En ningún momento el príncipe filósofo llega a identificar esa ciudad (en sentido amplio) con Roma, pero no se necesita mucha profundización para deducirlo… Él emplea una expresión harto elocuente: “ton anthropon pan guenos”, algo así como “el pueblo de todos los seres humanos” (Ibidem). Vista desde este ángulo, la relativamente cercana en el tiempo extensión de la ciudadanía por Caracalla en 212, poseería un cimiento ideológico que excedería (o complementaría, o basaría) las razones económicas, políticas o militares (que, por cierto, existían también). Los conceptos de ius naturale y de ius gentium, de probable origen aristotélico, que el Digesto (1.1.1.3-4) imputa a las Instituciones de Ulpiano (jurista contemporáneo del traumático príncipe severino), resultan completamente acordes con esta línea de pensamiento.

Así, la historia de la ciudadanía romana presentaría, a mi modesto criterio, dos tramos diferenciados, en que el primero viene a dar la plataforma, a preparar, el segundo. En una larga etapa, desde los orígenes (aún oscuros, como excelentemente lo resalta Francesca) de la urbe del Lacio, hasta ese período interesantísimo de cambios dramáticos que se enciende con la derrota final de Cartago y se prolonga hasta mediados del siglo I antes de Cristo, el concepto fue más práctico que teórico. La idea de ciudadanía se usó, se vivió, más de lo que se la pensó. Parece haber sido una institución pragmática, no muy sustentada en posiciones filosóficas. Después, al calor de los influjos estoicos, los aprendidos en Grecia misma y los llevados a Roma por Panecio y Posidonio (Levi, Adolfo, Historia de la filosofía romana, Buenos Aires, Eudeba, 1979, pp 23-25) aquella vieja noción se iría transformando en una herramienta formidable al servicio de una ideología extraordinaria: la de la existencia de un pueblo solo, el de todos los seres humanos, basado en la razón, y la consecuente naturalidad de que a ese anthropon pan guenos le correspondiera una polis, una civitas en sentido amplio.
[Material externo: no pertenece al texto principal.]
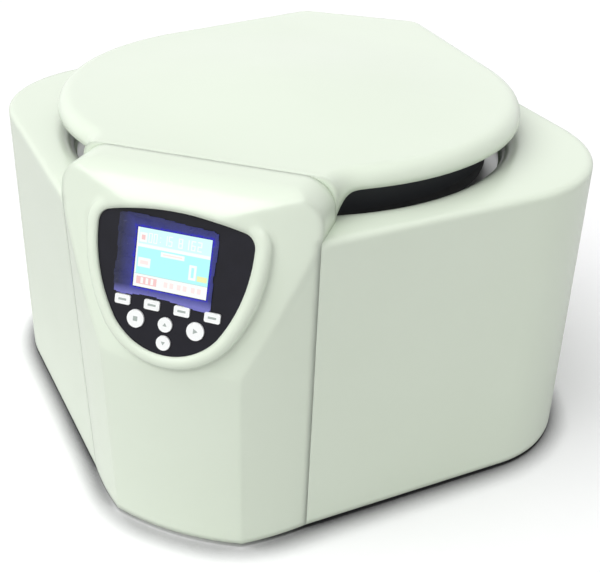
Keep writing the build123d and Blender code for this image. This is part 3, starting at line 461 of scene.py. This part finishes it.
crease_size = 5 * mm
leak_start = 0.5 * mm
leak_end = 14 * mm
low_strip_height = 7
loose_film, tree = new_material("loose_clear_film")
place = add_node(tree, "ShaderNodeTexCoord")
flat = add_node(
    tree, "ShaderNodeMapping",
    {
        "vector_type": "TEXTURE", "Location": on_panel(0, screen_middle, 0),
        "Rotation": (pi / 2 - panel_tilt, 0, 0),
    },
    {"Vector": place.outputs["Object"]},
)
apart = add_node(tree, "ShaderNodeSeparateXYZ", links={0: flat.outputs[0]})
sides = []
for axis, half in ((0, screen_half_width), (1, screen_half_height)):
    size = add_node(tree, "ShaderNodeMath", {"operation": "ABSOLUTE"}, {0: apart.outputs[axis]})
    sides.append(add_node(
        tree, "ShaderNodeMath", {"operation": "SUBTRACT", 1: half * mm}, {0: size.outputs[0]}
    ))
border = add_node(
    tree, "ShaderNodeMath", {"operation": "MAXIMUM"},
    {0: sides[0].outputs[0], 1: sides[1].outputs[0]},
)
creases = add_node(
    tree, "ShaderNodeTexNoise", {"Scale": 1 / crease_size, "Detail": 4.0, "Distortion": 1.2},
    {"Vector": place.outputs["Object"]},
)
wander = add_node(
    tree, "ShaderNodeMath",
    {"operation": "MULTIPLY_ADD", 1: crease_size, 2: -crease_size / 2},
    {0: creases.outputs["Fac"]},
)
# Painted light: the film is coloured brightest blue next to the lit screen, as if the screen's light
# leaked through it
painted_leak = add_node(
    tree, "ShaderNodeMath", {"operation": "ADD"}, {0: border.outputs[0], 1: wander.outputs[0]}
)
share = add_node(
    tree, "ShaderNodeMapRange", {"From Min": leak_start, "From Max": leak_end},
    {"Value": painted_leak.outputs[0]},
)
colours = add_node(tree, "ShaderNodeValToRGB", links={"Fac": share.outputs["Result"]})
stops = colours.color_ramp.elements
stops[0].position = 0.0
stops[0].color = linear("#1613B4")
stops[1].position = 1.0
stops[1].color = linear("#1A1E40")
violet = stops.new(0.16)
violet.color = linear("#2A2E78")
low_strip = add_node(
    tree, "ShaderNodeMapRange",
    {
        "From Min": -screen_half_height * mm,
        "From Max": -(screen_half_height + low_strip_height) * mm,
    },
    {"Value": apart.outputs[1]},
)
tinted = add_node(
    tree, "ShaderNodeMix", {"data_type": "RGBA", 7: linear("#6B6BB4")},
    {0: low_strip.outputs["Result"], 6: colours.outputs["Color"]},
)
clear = add_node(
    tree, "ShaderNodeMapRange", {"From Min": 0.0, "From Max": 0.6 * mm}, {"Value": border.outputs[0]}
)
bump = add_node(
    tree, "ShaderNodeBump", {"Strength": 0.7, "Distance": 0.8 * mm},
    {"Height": creases.outputs["Fac"]},
)
# The film gives off a faint painted glow of its own colour, though it is no lamp
sheet = add_node(
    tree, "ShaderNodeBsdfPrincipled",
    {"Roughness": 0.14, "IOR": 1.5, "Emission Strength": 0.12},
    {
        "Base Color": tinted.outputs[2], "Emission Color": tinted.outputs[2],
        "Normal": bump.outputs[0],
    },
)
gap = add_node(tree, "ShaderNodeBsdfTransparent")
mix = add_node(
    tree, "ShaderNodeMixShader",
    links={0: clear.outputs["Result"], 1: gap.outputs[0], 2: sheet.outputs[0]},
)
add_node(tree, "ShaderNodeOutputMaterial", links={"Surface": mix.outputs[0]})
film_piece = link_piece("loose_film", film_mesh, "frame", "film", loose_film)
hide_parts("screen_film")


# Keys: white satin plastic caps that stand out of the black panel, with a moulded grain drawn
# 1.2 mm across. Their marks are plain bars, arrows, a square and a triangle in pale grey print.
def grained(name, code, roughness, grain_mm, detail, strength, depth_mm, more):
    # One colour, under a noise grain_mm across that moves the surface by depth_mm
    material, tree = new_material(name)
    place = add_node(tree, "ShaderNodeTexCoord")
    grain = add_node(
        tree, "ShaderNodeTexNoise", {"Scale": 1 / (grain_mm * mm), "Detail": detail},
        {"Vector": place.outputs["Object"]},
    )
    bump = add_node(
        tree, "ShaderNodeBump", {"Strength": strength, "Distance": depth_mm * mm},
        {"Height": grain.outputs["Fac"]},
    )
    surface = add_node(
        tree, "ShaderNodeBsdfPrincipled",
        {"Base Color": linear(code), "Roughness": roughness, **more},
        {"Normal": bump.outputs[0]},
    )
    add_node(tree, "ShaderNodeOutputMaterial", links={"Surface": surface.outputs[0]})
    return material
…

Roma debía ser esa polis, esa civitas universal. Claro que, paradójicamente, estos conceptos se afianzaron durante el predominio de los estoicos Antoninos (el Siglo de Oro romano), los mismos que, con genial inteligencia estratégica, que mucho ayudara al nivel descollante de su centuria, resolvieran desechar (¿por el momento?) el sueño de la expansión sin límites, y poner al Imperio confines concretos (simbolizados magníficamente por las murallas de Adriano). El propio Justiniano, con todo el furor de sus planes de recuperación territorial, y gozando de los servicios impecables del general Belisario, no piensa en más que volver a gobernar los antiguos dominios romanos, y procura congelar (como hará Bizancio desde entonces) las fronteras del Oriente (Jenkins, Romilly, Byzantium: The Imperial Centuries AD 610-1071, Toronto, University, 1995, passim).
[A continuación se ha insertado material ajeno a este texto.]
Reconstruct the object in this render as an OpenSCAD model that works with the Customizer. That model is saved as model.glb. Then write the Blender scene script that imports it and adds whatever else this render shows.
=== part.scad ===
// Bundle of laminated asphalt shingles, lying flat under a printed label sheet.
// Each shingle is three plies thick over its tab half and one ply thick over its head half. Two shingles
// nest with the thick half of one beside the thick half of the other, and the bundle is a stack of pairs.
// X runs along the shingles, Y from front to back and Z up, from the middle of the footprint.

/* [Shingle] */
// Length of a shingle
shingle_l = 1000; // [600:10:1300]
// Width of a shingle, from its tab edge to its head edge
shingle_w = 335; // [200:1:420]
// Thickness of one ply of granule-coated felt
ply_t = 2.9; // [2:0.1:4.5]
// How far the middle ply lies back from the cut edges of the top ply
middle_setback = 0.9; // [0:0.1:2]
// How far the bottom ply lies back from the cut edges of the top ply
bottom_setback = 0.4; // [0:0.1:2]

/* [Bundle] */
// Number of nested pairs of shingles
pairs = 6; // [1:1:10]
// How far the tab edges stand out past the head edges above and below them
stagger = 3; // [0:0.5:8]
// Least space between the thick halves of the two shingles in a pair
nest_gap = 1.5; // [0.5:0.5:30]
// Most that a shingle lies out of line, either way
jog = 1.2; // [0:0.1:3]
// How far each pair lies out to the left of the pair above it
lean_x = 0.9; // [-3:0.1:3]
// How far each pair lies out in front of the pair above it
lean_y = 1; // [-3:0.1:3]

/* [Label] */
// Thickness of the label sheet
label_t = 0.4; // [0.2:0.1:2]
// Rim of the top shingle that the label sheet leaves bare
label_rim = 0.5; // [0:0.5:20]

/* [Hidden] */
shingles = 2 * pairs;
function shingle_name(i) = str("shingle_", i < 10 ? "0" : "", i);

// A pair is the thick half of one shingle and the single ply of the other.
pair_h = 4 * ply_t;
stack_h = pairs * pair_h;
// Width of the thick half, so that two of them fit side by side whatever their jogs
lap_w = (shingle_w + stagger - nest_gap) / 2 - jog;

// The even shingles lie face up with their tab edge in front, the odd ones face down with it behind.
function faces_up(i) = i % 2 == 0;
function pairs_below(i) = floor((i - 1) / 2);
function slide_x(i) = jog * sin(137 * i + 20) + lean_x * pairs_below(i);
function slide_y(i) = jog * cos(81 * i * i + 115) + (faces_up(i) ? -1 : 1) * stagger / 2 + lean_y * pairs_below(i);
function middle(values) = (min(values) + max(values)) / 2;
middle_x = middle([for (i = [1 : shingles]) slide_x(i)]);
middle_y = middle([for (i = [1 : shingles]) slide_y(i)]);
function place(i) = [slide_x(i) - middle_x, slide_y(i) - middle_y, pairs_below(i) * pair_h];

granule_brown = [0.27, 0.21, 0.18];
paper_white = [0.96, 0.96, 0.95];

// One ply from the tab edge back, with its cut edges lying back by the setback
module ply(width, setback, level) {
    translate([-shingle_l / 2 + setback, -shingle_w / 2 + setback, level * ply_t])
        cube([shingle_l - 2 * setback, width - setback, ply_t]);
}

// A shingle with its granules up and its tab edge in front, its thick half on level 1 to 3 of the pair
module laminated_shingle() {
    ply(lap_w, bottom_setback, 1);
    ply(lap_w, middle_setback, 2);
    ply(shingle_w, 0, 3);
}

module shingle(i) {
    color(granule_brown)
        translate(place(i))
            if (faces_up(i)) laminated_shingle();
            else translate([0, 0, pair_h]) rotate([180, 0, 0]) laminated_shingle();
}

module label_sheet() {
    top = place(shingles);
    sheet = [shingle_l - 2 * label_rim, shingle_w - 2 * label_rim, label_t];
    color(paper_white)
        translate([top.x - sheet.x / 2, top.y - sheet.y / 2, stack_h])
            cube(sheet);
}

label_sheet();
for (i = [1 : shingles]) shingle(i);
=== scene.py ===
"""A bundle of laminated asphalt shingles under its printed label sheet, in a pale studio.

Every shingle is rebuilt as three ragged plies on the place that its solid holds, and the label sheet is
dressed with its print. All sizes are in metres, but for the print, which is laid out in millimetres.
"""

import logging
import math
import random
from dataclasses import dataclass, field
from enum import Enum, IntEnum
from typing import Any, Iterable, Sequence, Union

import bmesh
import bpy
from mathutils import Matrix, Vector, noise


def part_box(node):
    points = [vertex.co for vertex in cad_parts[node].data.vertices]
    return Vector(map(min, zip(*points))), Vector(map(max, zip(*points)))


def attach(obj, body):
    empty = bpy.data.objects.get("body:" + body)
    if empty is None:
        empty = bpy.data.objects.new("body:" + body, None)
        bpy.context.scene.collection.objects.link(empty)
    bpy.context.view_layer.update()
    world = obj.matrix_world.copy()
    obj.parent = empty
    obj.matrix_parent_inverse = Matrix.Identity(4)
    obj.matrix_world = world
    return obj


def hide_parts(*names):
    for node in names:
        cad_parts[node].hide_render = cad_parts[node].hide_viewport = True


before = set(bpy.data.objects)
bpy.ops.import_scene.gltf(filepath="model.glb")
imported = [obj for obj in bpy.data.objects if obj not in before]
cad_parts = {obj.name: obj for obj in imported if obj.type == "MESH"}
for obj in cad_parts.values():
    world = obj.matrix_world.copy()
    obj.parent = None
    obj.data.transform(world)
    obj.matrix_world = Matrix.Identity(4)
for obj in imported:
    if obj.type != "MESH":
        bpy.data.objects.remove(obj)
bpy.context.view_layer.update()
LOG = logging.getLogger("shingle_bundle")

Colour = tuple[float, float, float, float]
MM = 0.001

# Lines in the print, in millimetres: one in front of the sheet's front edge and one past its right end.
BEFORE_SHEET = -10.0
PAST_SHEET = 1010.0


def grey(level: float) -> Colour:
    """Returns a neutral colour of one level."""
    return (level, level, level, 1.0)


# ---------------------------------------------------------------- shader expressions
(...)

Sin embargo, no ha de desdeñarse la importancia que en esta concepción expansionista universal tendrá luego, en substitución de la conquista que las circunstancias obligan a descartar, la evangelización activa de las naciones del Este. En tal sentido, si se considera que el Evangelio griego llegaría hasta Kamchatka, en brazos de los rusos, puede considerarse que la traslación de la ciudadanía mundial a la religión ecuménica fue un éxito sin precedentes.

Apasionante, pues, la temática. Y este trabajo de Francesca Lamberti, que discurre por ella, especialmente en ese primer segmento de los dos que marcábamos antes, con impecable manejo de las fuentes y rigor metodológico. El resultado es una joyita, que aporta muchísimo al asunto y no puede dejar de recorrerse.